Silver as Money Today
Today, people are concerned that the U.S. dollar is so mismanaged that it might even collapse, and others are concerned that the global leadership intends to “retire” the U.S. dollar as reserve currency in favor of CBDCs capable of steering or turning off a person’s ability to transact. People are preparing themselves to use silver as money to buy the necessities of life. For that purpose, your silver needs to be divisible and readily recognized. The best choice is U.S. 90% silver dimes, quarters, or halves minted before 1965. However, about the time Biden was inaugurated, a buying panic kicked off in gold and silver.
Because the door into the retail gold and silver market is so narrow, when everybody wants to buy at the same time, they can’t all fit through the door. Premiums surge, deliveries are delayed, and some items simply disappear. The buying panic raises premiums on silver much more than gold.
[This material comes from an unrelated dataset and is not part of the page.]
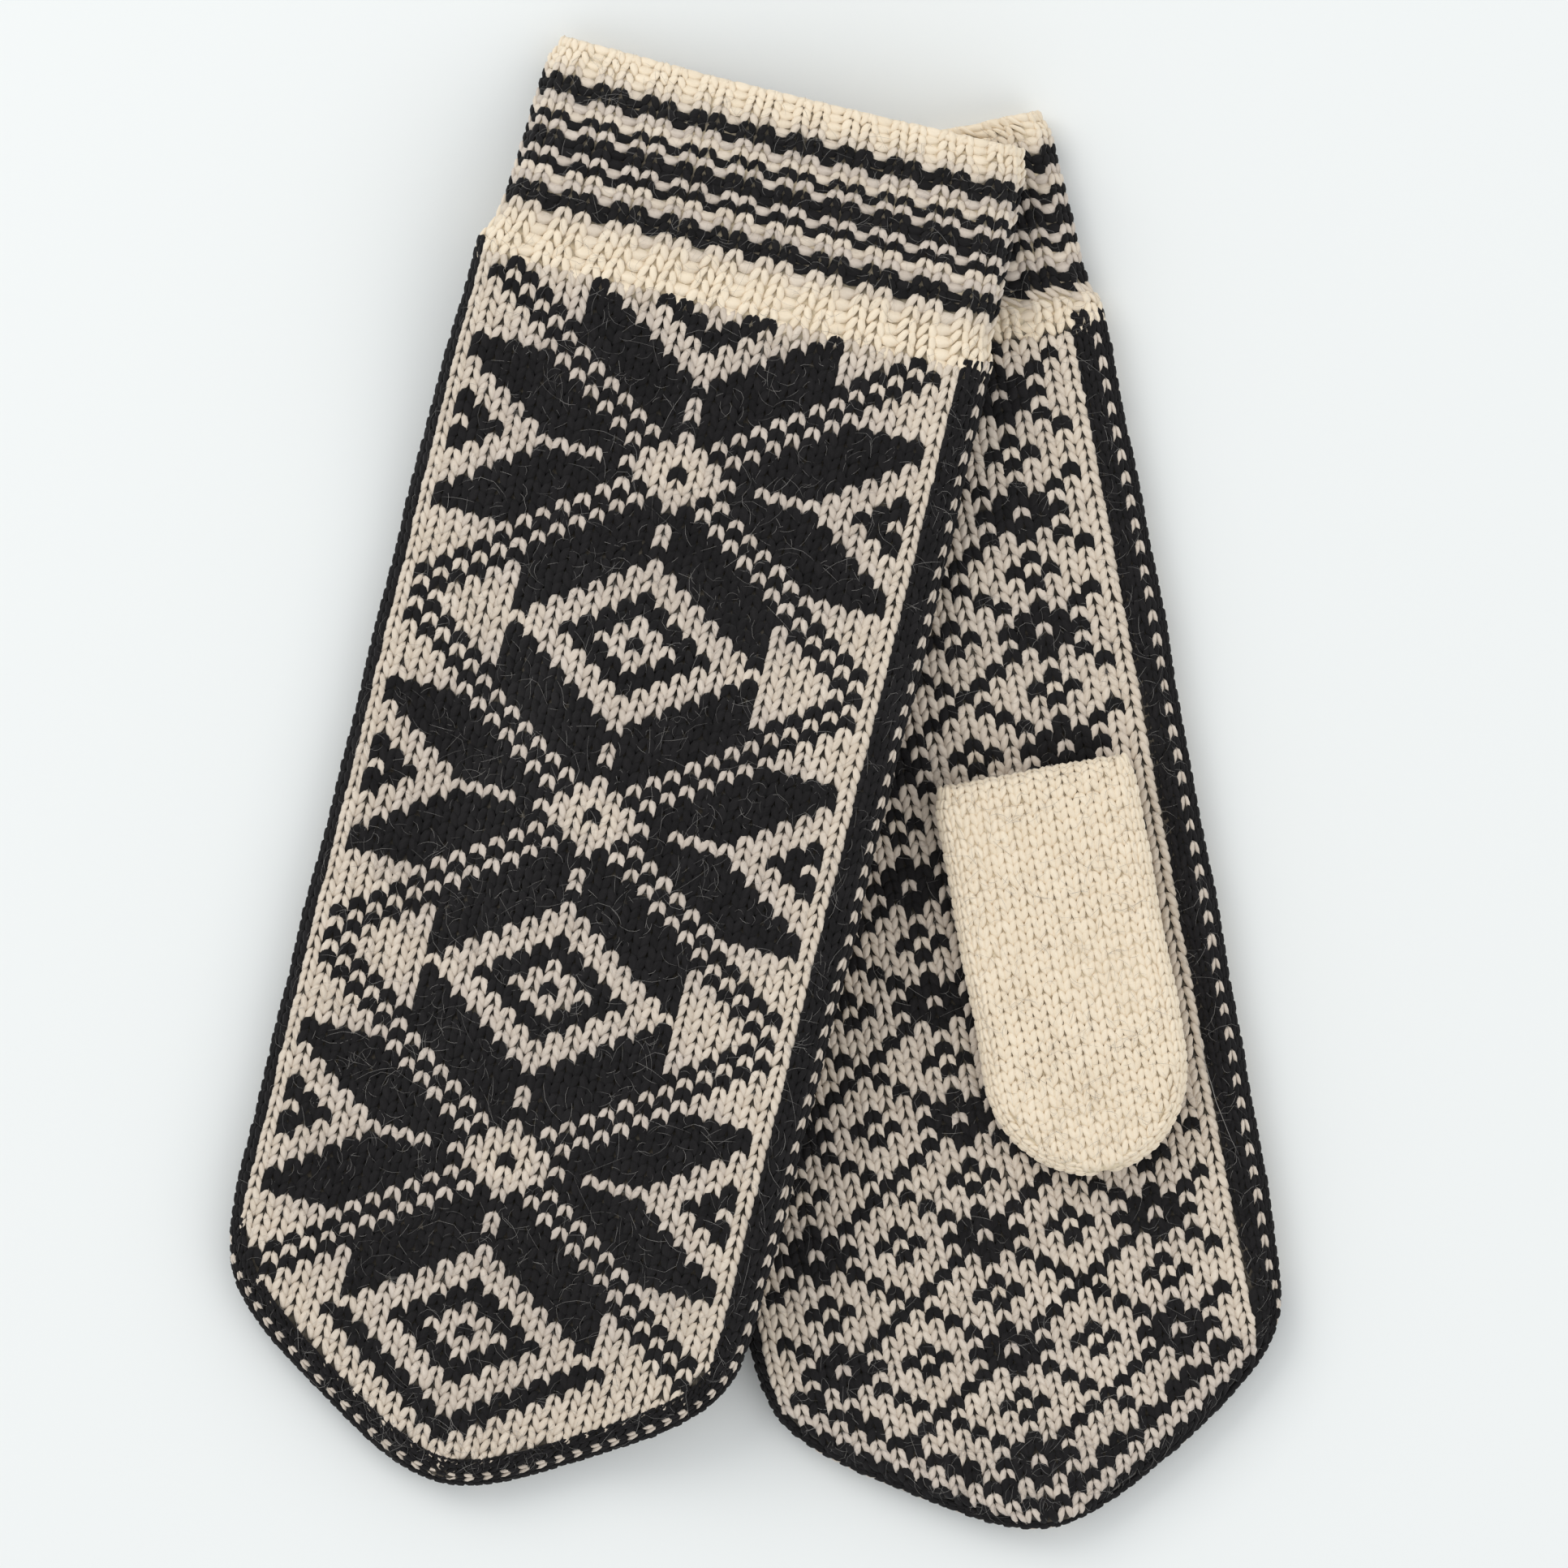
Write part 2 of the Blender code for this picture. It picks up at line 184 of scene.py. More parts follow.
class Graph:
    """A material's node tree, with one method that makes any node."""

    def __init__(self, name: str) -> None:
        """Starts a material with a lone Principled shader.

        Args:
            name: the material's name.
        """
        self.material = bpy.data.materials.new(name)
        self.material.use_nodes = True
        self.tree = self.material.node_tree
        self.shader = self.tree.nodes["Principled BSDF"]

    def add(self, kind: str, settings: dict, inputs: dict, output: object = 0) -> Wire:
        """Makes one node.

        Args:
            kind: the node's type.
            settings: its own settings, set first.
            inputs: values or wires for its sockets, by name or number.
            output: the name or number of the socket that is returned.

        Returns:
            The wire of that output.
        """
        node = self.tree.nodes.new(kind)
        for name, value in settings.items():
            setattr(node, name, value)
        for name, value in inputs.items():
            self.feed(node.inputs[name], value)
        return Wire(self, node.outputs[output])

    def noise(self, scale: float, detail: float, where: Wire | None = None) -> Wire:
        """A noise texture's value, on Object coordinates unless it is told where."""
        where = where or self.add("ShaderNodeTexCoord", {}, {}, "Object")
        return self.add("ShaderNodeTexNoise", {}, {"Vector": where, "Scale": scale, "Detail": detail})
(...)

The panic took the premium on 90% silver coin higher than I have ever seen it in 42 years, as high as $7.25 an ounce over spot, which raises the retail premium above 30%. The next cheapest option is the privately minted one-ounce .999 fine silver round, a one-ounce coin of pure silver. If you’re thinking about using silver as money, buy some of both.
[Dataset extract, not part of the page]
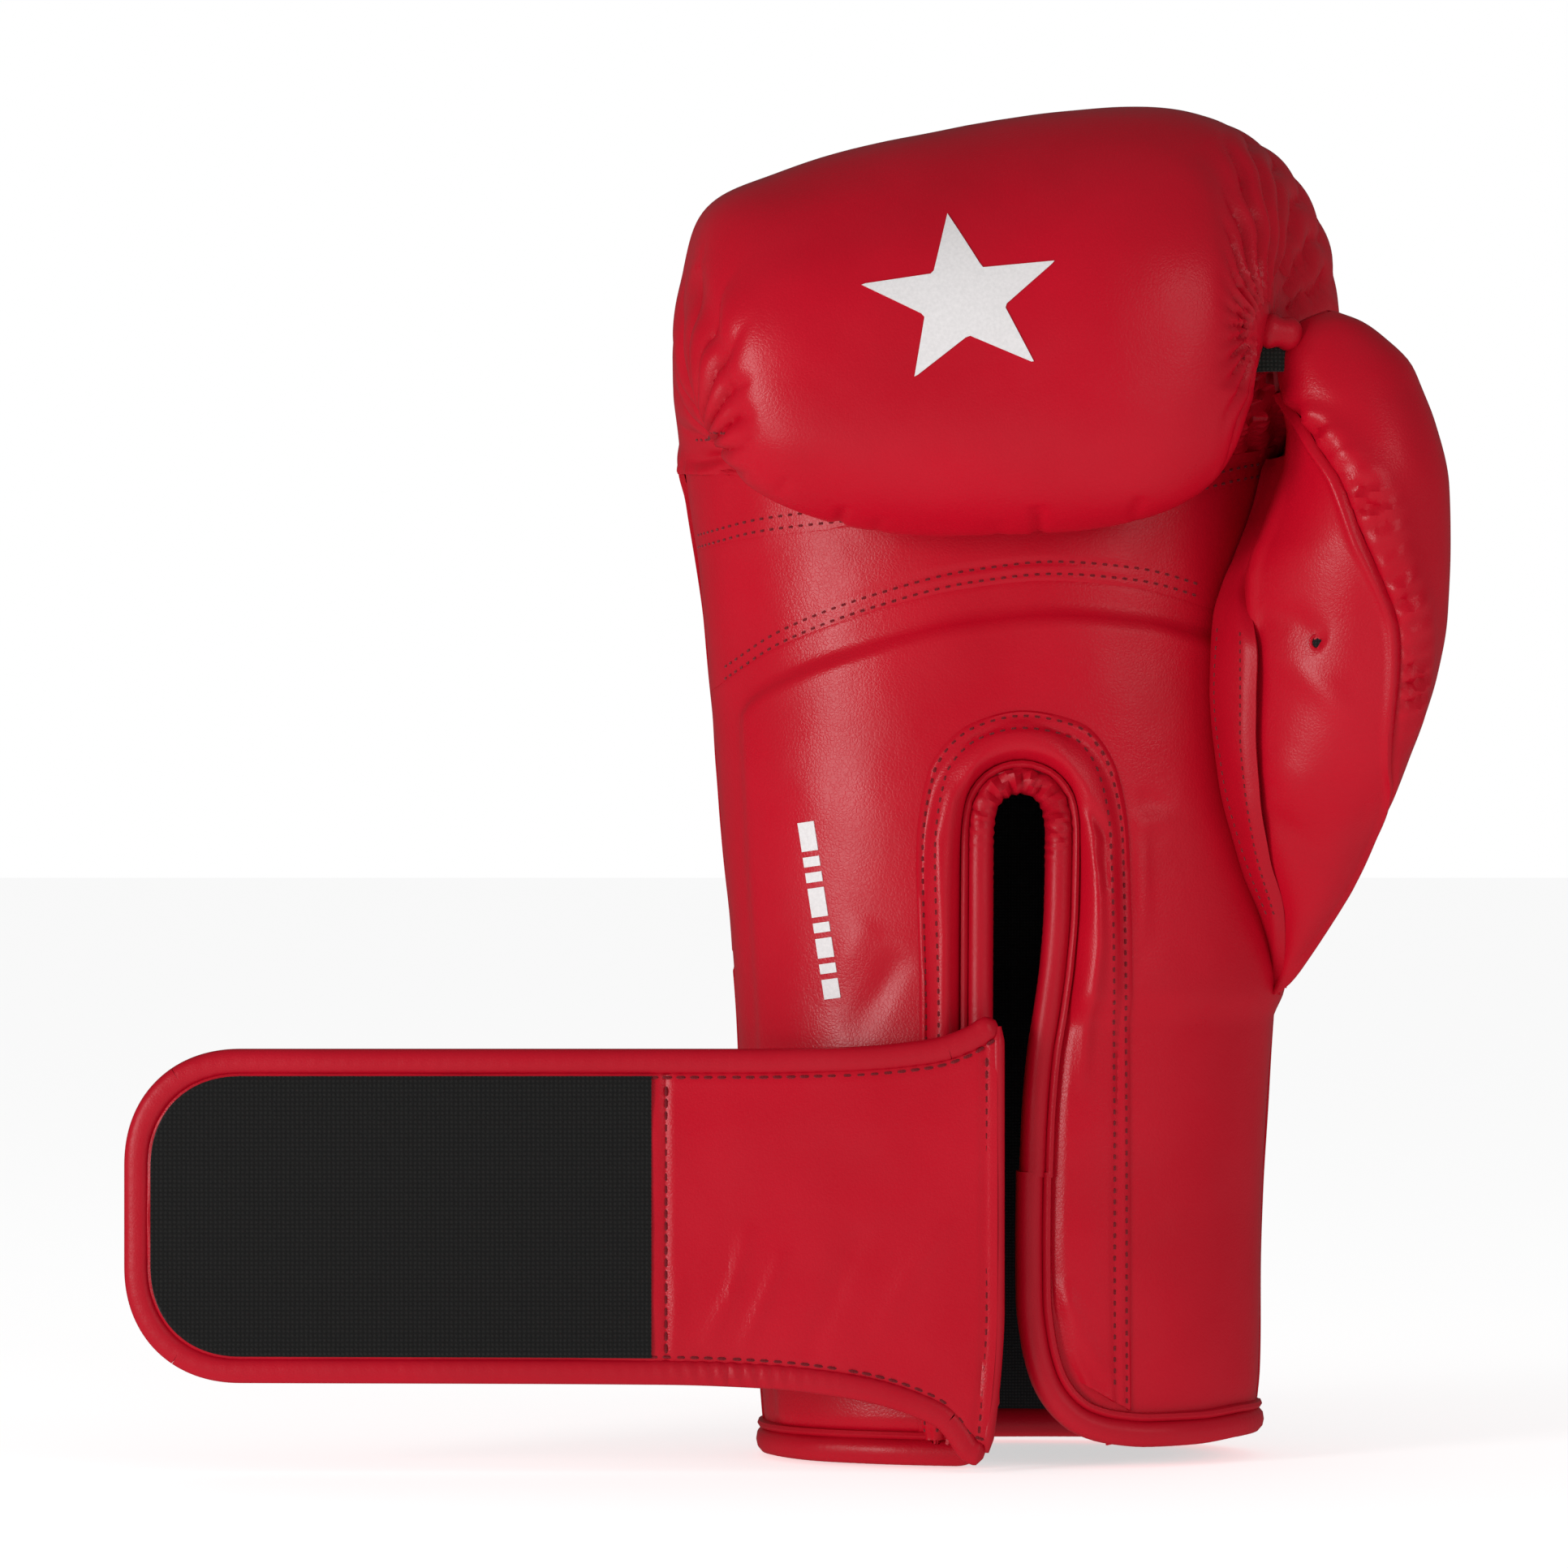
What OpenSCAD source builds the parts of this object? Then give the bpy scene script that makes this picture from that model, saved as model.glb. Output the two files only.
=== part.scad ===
// Right-hand boxing glove with a hook-and-loop wrist strap, standing on its cuff.
// Millimetres. +Z runs up the hand, the palm faces -Y and the thumb is on +X.
// The origin is the centre of the cuff's mouth.

/* [Skin and lining] */
// Thickness of the outer leather
skin_t = 1.4; // [1:0.1:1.8]
// Thickness of the lining cloth
lining_t = 1; // [0.6:0.1:1.2]
// How far the rolled bindings stand proud of the leather
binding_proud = 1.4; // [0.8:0.1:1.8]

/* [Padding] */
// Foam over the knuckles, at its thickest
knuckle_foam_t = 29; // [24:1:30]
// Foam in the walls of the cuff
cuff_foam_t = 6; // [5:0.5:7]
// Foam in the palm
palm_foam_t = 4; // [3:0.5:5]
// Radius of the roll of foam that the fingers close on
grip_bar_r = 5; // [4:0.5:5.5]

/* [Strap] */
// Length of the strap from its fold to its tip
strap_len = 194; // [180:1:200]
// Width of the strap
strap_w = 74; // [66:1:76]
// Thickness of the strap's padded leather
strap_t = 3.6; // [3:0.1:4]
// Number of stiff lengths that stand for the flexible strap
strap_links = 8; // [6:1:9]
// Width of the rolled binding along the strap's edges
strap_binding_w = 5.4; // [4:0.2:6]
// Length of the hook patch
hook_len = 112; // [90:1:114]

/* [Hidden] */
rim_h = 6;
grip_bar_len = 56;
crease_y = -36;
crease_z = 222;
top_tilt = 0.15;
section_power = 2.3;
layer_gap = 0.05;
nap_t = 1.2;
print_t = 0.3;

// Stations up the glove. Up to crease_z a station is a height; past it, it is crease_z plus
// the angle that the fist has curled about the crease under the fold.
palm_rows = [0, rim_h, 26, 50, 74, 98, 112, 125, 138, 148.5, 153, 164, 176, 196, 210];
curl_rows = [for (a = [0:20:220]) crease_z + a];
rows = concat(palm_rows, curl_rows, [crease_z + 236, crease_z + 248]);
// Stations round the glove: 0 is the thumb side, 90 the back, 180 the little finger's side
back_cols = [for (a = [0:20:180]) a];
slit_l = 267.6;
slit_r = 274.4;
piping_l = 263.5;
piping_r = 278.4;
seat_l = 262;
seat_r = 280;
facing_l = 252.3;
facing_r = 293.8;
palm_cols = [198, 216, 234, facing_l, seat_l, piping_l, slit_l, slit_r, piping_r, seat_r, facing_r,
    312, 328, 344];
cols = concat(back_cols, palm_cols);
slit_top = 148.5;
piping_top = 153;
facing_top = 164;
arc_seam = 176;
upper_seam = 196;
cuff_seam = 112;

// Outline of the glove at each station
left_x = [[0, -55], [60, -57], [100, -60], [150, -65], [200, -70], [222, -73], [252, -75.5],
    [282, -75.5], [312, -73], [342, -70], [372, -67], [402, -64], [432, -57], [458, -44], [470, -20]];
right_x = [[0, 55], [60, 56], [100, 58], [150, 60], [200, 62], [222, 65], [242, 73], [262, 75],
    [282, 67], [302, 61], [342, 57], [372, 53], [402, 51], [432, 44], [458, 33], [470, 15]];
outer_q = [[0, 38], [60, 40], [120, 48], [170, 56], [222, 60], [252, 60], [282, 50], [312, 42],
    [342, 28], [372, 6], [402, -1], [432, -12], [458, -20], [470, -28]];
inner_q = [[0, -40], [120, -40], [180, -38], [222, -36], [242, -34], [458, -33], [470, -31]];
foam_out = [[0, cuff_foam_t], [112, cuff_foam_t + 3], [170, 22], [222, knuckle_foam_t],
    [302, knuckle_foam_t], [342, 24], [372, 15], [402, 10], [432, 7], [458, 4], [470, 1]];
foam_side = [[0, cuff_foam_t], [112, cuff_foam_t + 2], [222, 14], [342, 14], [402, 12], [458, 8], [470, 4]];
foam_in = [[0, cuff_foam_t - 1], [112, palm_foam_t], [222, 3], [402, 2], [458, 1.5], [470, 0.5]];

// Depths under the outer leather: -2 binding, -1 patch, 0 outside, 1 under the leather,
// 2 inside the foam, 3 inside the lining, 4 inside a binding
function foam_share(layer) = layer >= 2 ? 1 : 0;
function plain_depth(layer) =
    layer == -2 ? -binding_proud :
    layer == -1 ? -nap_t :
    layer == -0.5 ? -print_t :
    layer == 0 ? 0 :
    layer == 1 ? skin_t :
    layer == 1.5 ? skin_t + layer_gap :
    layer == 2 ? skin_t :
    layer == 2.5 ? skin_t + layer_gap :
    layer == 3 ? skin_t + lining_t : skin_t + lining_t + 1;
function depth(layer, table, s) = plain_depth(layer) + foam_share(layer) * lookup(s, table);
function signed_power(v) = sign(v) * pow(abs(v), 2 / section_power);
function rise(z) = let (u = max(0, min(1, (z - 200) / 90))) u * u * (3 - 2 * u);
function tilted(p) = [p[0], p[1], p[2] + top_tilt * p[0] * rise(p[2])];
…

The smallest piece of precious metal available is the U.S. 90% silver dime minted before 1965 with 0.0715 ounce of silver worth about $2.10. Fourteen dimes contain nearly one ounce of silver. When you’re trying to buy eggs, milk, and meat, a few of those silver dimes will come in a lot handier than a one-ounce gold coin worth $2000. Using that, if you wanted to buy a dozen eggs, you’d have to take your change in hen houses. Even at today’s high premium, try to buy some 90% silver dimes along with silver rounds, just for the ability to make change. You can put 14 dimes together to make an ounce, but you can’t cut a one-ounce round into fourteen pieces.
In sum, both silver and gold must work together. Valuing silver in gold and gold in silver yields an objective standard that keeps the monetary system honest. For small payments, gold is too valuable, but silver is ideal.